After the death and resurrection of Jesus, the church began to multiply significantly. Saul was a passionate opponent of Christianity, spending his energy attempting to extinguish this newly kindled flame. He was directly involved in violent persecution. He stood by and watched Stephen’s murder, and Acts says he ravaged the church (Acts 8).

But then one day, it all changed. Saul was making the 150-mile trip from Jerusalem to Damascus, with legal authority to hunt down any Christians he could find (Acts 9). As he trekked forward to arrest these Christians, Saul was arrested by Christ! He was struck blind and heard a heavenly voice calling him to follow him. And he did.

As he trekked forward to arrest these Christians Saul was arrested by Christ!

From this point, his life completely changed. The man who went about killing Christians now went out trying to make Christians. He began going by the name Paul, which means “little one.” Many people say this name reflected not only his small stature but also his new humble position in Christ. He was content to be a little man used in a big way. He became a significant missionary and church planter, indeed a leading figure in the not only the history of the church but also of the history of the world.

We would do well to consider Paul’s story. It’s quite compelling and encouraging.

It reminds us of the power of God, to convert such a rebel and make him an ambassador. Think of the person you know who seems furthermost from Christ. They are not out of reach.

But it also reminds us of the love of God. Paul had caused great harm to God’s people and lived with violent hostilely to God. God loved him and called him to himself. Perhaps you think God could not love you because of something you have done or what you have thought about God. Let Paul be an abiding example to you. Don’t quickly forget his story.

Paul the Apostle

In passages, like Ephesians 1:1, we read that Paul is an apostle of Christ Jesus by the will of God.  

Think about how he got to this place as an apostle. Paul says he is serving in this way by the will of God. Paul’s emphasizing the fact that he did not choose this call, nor did he appoint himself. Just like his conversion, this apostleship is a result of God’s sovereign work. Paul neither asked for the job nor applied for it. No, he was divinely drafted for the role. It was God’s imitating work.

The word apostle strictly speaking means one who is sent. In the New Testament, the word is used in an unofficial and an official sense.

Unofficially, there are apostles or people who are sent out by churches to serve as representative (e.g. Phil. 2:25, 2 Cor. 8:23). The word is used in this unofficial, broad sense 80 times in the New Testament.

But in the official sense, the New Testament refers to an office. And the best way to remember this is that the apostles have authority. When you think apostle think authority. They are ambassadors sent to speak and act on behalf of the sending party. Here we see Paul referring to himself as an apostle of Christ Jesus. That is, he is sent out on behalf of Jesus. He comes with his authority.

Some today claim to have this apostolic authority.
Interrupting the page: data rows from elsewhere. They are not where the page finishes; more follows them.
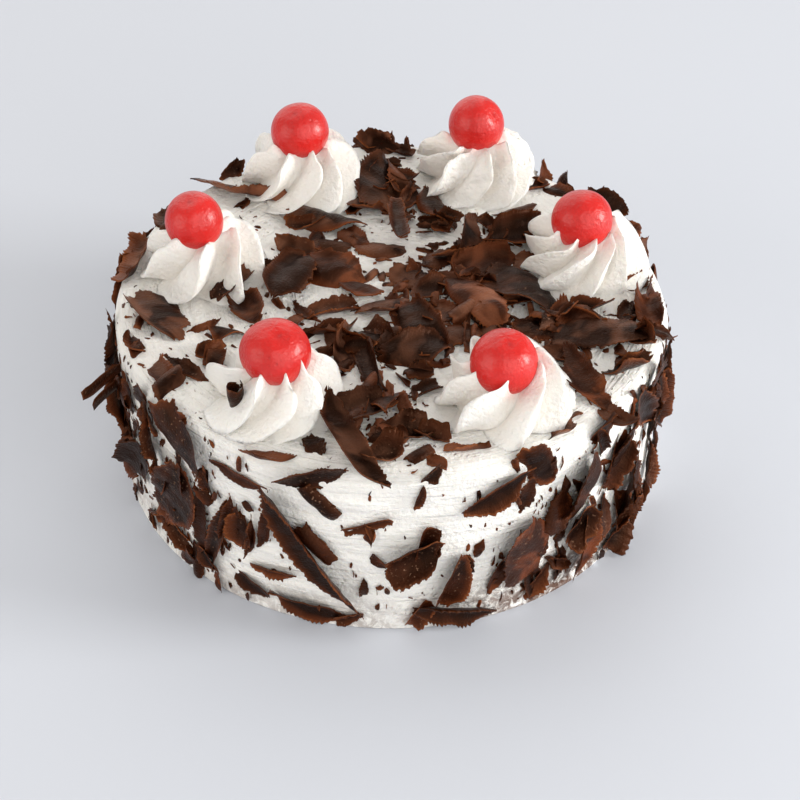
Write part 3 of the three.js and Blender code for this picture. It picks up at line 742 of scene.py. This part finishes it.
onWall = [
    flake("shard", (224, 33), 78, (27, 19), 30, lean=8, tone=0.45),
    flake("blade", (216.5, 49), -78, (28, 9), 40, lean=20),
    flake("shard", (226.5, 57), -50, (24, 17), -25, rise=1.2, tone=0.5),
    flake("strip", (234, 24), 74, (35, 6.5), 50, lean=10),
    flake("blade", (254, 31), -57, (56, 11), 35, lean=6, tone=0.25),
    flake("shard", (275, 33), 18, (18, 15), 85),
    flake("shard", (283, 22), 76, (21, 11), 70, lean=8),
    flake("shard", (297, 27), 68, (26, 19), -25, lean=10),
    flake("blade", (291.5, 54), 30, (25, 9.5), 60),
    flake("leaf", (283.5, 8), -14, (27, 10), 50, lean=6),
    flake("shard", (310, 44), 62, (24, 17), -40, lean=8),
    flake("leaf", (312, 18), 80, (28, 13), 70, lean=14),
    flake("shard", (325, 27), 72, (24, 13), 50, lean=16),
    flake("blade", (331, 52), -62, (24, 10), 40, lean=12),
    flake("shard", (299.5, 60), -62, (19, 10), -40, lean=6),
    flake("strip", (256, 36), -50, (15, 7), -130, rise=1.5),
    flake("blade", (256, 62), 14, (22, 8.5), 30, lean=8),
    flake("blade", (254, 6), -14, (25, 9), 40),
]

# The middle-sized shavings that show in front, on the cream between the large ones
moreOnTop = [
    flake("shard", (51, -67), 40, (12, 10), -40, lean=10),
    flake("strip", (23, -78), 2, (14, 4), 40, lean=-20),
    flake("shard", (-2, -81), -10, (11, 10), 90),
    flake("roll", (9, -80), 40, (9, 6), -120),
    flake("shard", (80, 4), 20, (10, 7), 50, lean=20),
    flake("blade", (84, 1), 80, (13, 4), 60, lean=60),
    flake("shard", (55, -13), 50, (12, 9), -50),
    flake("shard", (64, -10), -20, (14, 8), 40, lean=14),
    flake("shard", (76, -12), 60, (11, 8), -60),
    flake("shard", (22, -24), 15, (15, 10), -40, rise=1),
    flake("shard", (-4, -26), -35, (13, 9), 70, lean=12),
    flake("roll", (11, -51), 35, (10, 7), 130),
    flake("blade", (-80, -30), -60, (12, 5), 40, lean=20),
    flake("blade", (-70, -46), -70, (16, 8), 35, lean=-8),
    flake("shard", (-57, -34), 30, (8, 5), 50),
    flake("blade", (-59, -21), 30, (12, 2.6), 40, lean=20),
    flake("shard", (-22, -77), -60, (10, 7), 60, lean=12),
    flake("blade", (-36, -82), -15, (17, 6), 30, lean=-10),
    flake("blade", (-29, 33), 8, (14, 6), 60, rise=1.5),
    flake("roll", (-25, 13), 40, (12, 6), 160, rise=2),
    flake("roll", (-20, 24), -12, (12, 8), -130),
    flake("shard", (-7, 88), 12, (13, 7), 50, lean=40),
    flake("roll", (3, 82), -30, (10, 7), 150),
    flake("shard", (-56, 68), 45, (11, 6), 40, lean=30),
    flake("blade", (53, 70), 80, (13, 6), 50, lean=60),
    flake("roll", (50, 62), 20, (10, 7), 120),
    flake("shard", (57.5, 58), -40, (11, 7), -60),
    flake("roll", (14, 35), 15, (11, 9), 220, rise=1),
    flake("roll", (19, 37), -35, (9, 8), 200, rise=3),
    flake("shard", (16, 16), 30, (13, 7), -60, rise=1),
    flake("shard", (44, 14), -30, (13, 9), -50),
    flake("shard", (83, 22), 70, (11, 7), 50, lean=40),
    flake("shard", (-5, 62), 80, (16, 10), 60, lean=55, rise=1),
    flake("shard", (3, 59), -70, (14, 10), -80, lean=-30, rise=3),
    flake("roll", (-3, 69), 20, (13, 8), 180, rise=2),
    flake("blade", (6, 50), 60, (15, 7), 60, lean=20, rise=2),
    flake("shard", (-9, 45), -20, (14, 9), -70, rise=2),
    flake("shard", (-12, 48), 40, (11, 7), 50, lean=14),
    flake("shard", (7, 4), -15, (17, 11), -60, rise=1),
    flake("shard", (12, -2), 35, (13, 9), 50, lean=18, rise=1.5),
    flake("shard", (-10, -3), -40, (14, 9), -70, rise=2),
    flake("blade", (20, 2), -25, (17, 7), 60, lean=16, rise=2),
    flake("shard", (52, -34), -30, (14, 9), 50, lean=10),
    flake("shard", (40, -30), 20, (15, 10), -50),
    flake("shard", (33, -22), 60, (13, 9), -60, rise=1.5),
    flake("blade", (68, -62), -40, (14, 6), 40, lean=20),
    flake("shard", (79, -26), -60, (13, 9), 40, lean=26),
    flake("shard", (-20, -22), 20, (12, 7), 60, lean=16),
    flake("blade", (-28, -14), -50, (14, 5), 50, lean=14),
    flake("blade", (-68, 41), 60, (13, 6), 50, lean=30),
    flake("shard", (-73, 33), -30, (12, 7), -40, lean=20),
    flake("roll", (-46, -70), 250, (9, 16), 330, tip=80, rise=6.5, tone=0.2),
]
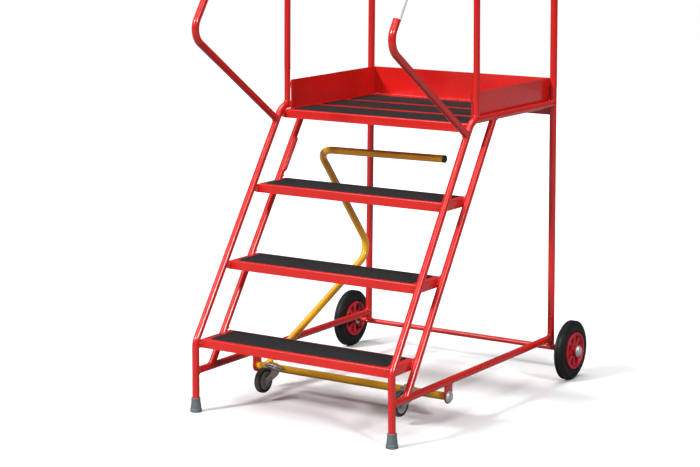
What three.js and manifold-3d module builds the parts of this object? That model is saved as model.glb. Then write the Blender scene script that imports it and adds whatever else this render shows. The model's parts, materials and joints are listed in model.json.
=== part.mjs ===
// Mobile library steps: a welded tube frame with three treads and a guarded platform. It stands on two
// front feet and two rear wheels. A lever under the platform turns a cross bar that lowers two castors.
// Units are millimetres. X runs across the steps, Y from the front foot to the rear wheels, Z up.
import * as THREE from 'three';
import { mergeVertices } from 'three/addons/utils/BufferGeometryUtils.js';
import Module from 'manifold-3d';

const wasm = await Module();
wasm.setup();

const GAP = 0.3;                        // clearance left between pieces that touch

// Tube sizes
const TUBE_R = 12.7;
const POST_R = 11.1;
const TUBE_SIDES = 16;

// Side frames: each stands in a plane that leans in toward the top
const FLOOR_HALF_WIDTH = 401.4;
const LEAN = Math.atan(9.43 / 1000);
const STRINGER_BEND_Z = 247.6;
const STRINGER_RUN = 0.670;             // travel in Y for each millimetre of rise
const STRINGER_SPACING = 156.1;
const BASE_RAIL_Z = 145;
const REAR_Y = 1107.8;
const PLATFORM_RAIL_Z = 1016.5;
const GUARD_POST_Y = 548.6;
const TOP_RAIL_Z = 2000;
const KNEE_RAIL_Z = 1500;

// Treads and platform
const TREAD_Z = 259;                    // top of the first tray
const TREAD_RISE = 249;
const TREAD_COUNT = 3;
const TREAD_SETBACK = 4;                // tray front behind the stringer axis
const TREAD_DEPTH = 170;
const TRAY_HEIGHT = 31;
const SHEET = 2.5;
const PLATFORM_Z = 1005;
const PLATFORM_FRONT_Y = 515;
const PLATFORM_REAR_Y = 1110;
const MAT_DEPTH = 140;
const MAT_HALF_WIDTH = 355;
const MAT_THICKNESS = 2;
const MAT_CORNER = 10;
const TREAD_MAT_MARGIN = 15;
const PLATFORM_MAT_MARGIN = 16;
const PLATFORM_MAT_PITCH = 187;
const TOE_BOARD_TOP_Z = 1108;

// Rear wheels
const WHEEL_R = 110;
const WHEEL_WIDTH = 37;
const WHEEL_X = 481.5;
const RIM_R = 68;
const RIM_HALF_WIDTH = 23;
const BOSS_R = 20;
const BOSS_HALF_LENGTH = 30.5;
const AXLE_R = 10;
const AXLE_Z = WHEEL_R;
const AXLE_HALF_LENGTH = 518;
const AXLE_CAP_R = 20.5;
const AXLE_CAP_END_X = 524;
const WHEEL_SEGMENTS = 40;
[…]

But the New Testament forbids this based upon the fact that the apostles had a foundational role (Eph. 2:20). And, they had a unique set of qualifications. They had to be an eyewitness of the risen Christ (Acts 1:21-22; 1 Cor.. 9:1, and 15:6-9). But merely seeing the risen Christ did not make someone an apostle, for many saw him after his resurrection (1 Cor. 15:6) and weren’t apostles. Apostles in the official sense had to be called and commissioned by Christ. (If someone means an apostle is someone who is sent out by churches as representatives, then I have no quibble with them technically, but I do think the word choice is confusing. Most people today think of apostle in the official sense.)

Putting this together then, the writings of Paul in the New Testament are not like any other letter sent by and to someone. They are letters to churches and people from an apostle. They come with the authority of Jesus himself.

Sometimes Bible translations put the words of Jesus in red. When we read the Gospel accounts, we can see where the narrator is speaking and where Jesus is speaking. But this might make you think that the words of the rest of the NT don’t have the same weight to them. The words in black don’t have the same authority as the words in red. But the biblical concept of apostle helps us to see that the words in black have just the same weight as the words in red. They are all God’s words. Paul is an apostle writing and speaking, but it is as if Jesus Christ himself is talking to his church.

The biblical concept of apostle helps us to see that the words in black have just the same weight as the words in red. Paul is an apostle writing and speaking but it’s as if Jesus Christ himself is talking to his church.

We need to keep in mind who we are talking about with apostle Paul. In one sense there is a tremendous encouragement in God saving such a rebel—just like us. At the same time, he’s the beloved apostle who wrote with divine authority. We must be sure we give the proper biblical weight to his words. We must relate to him as a brother and fellow member in Christ’s church, but with the recognition that his inscripturated writings have divine authority.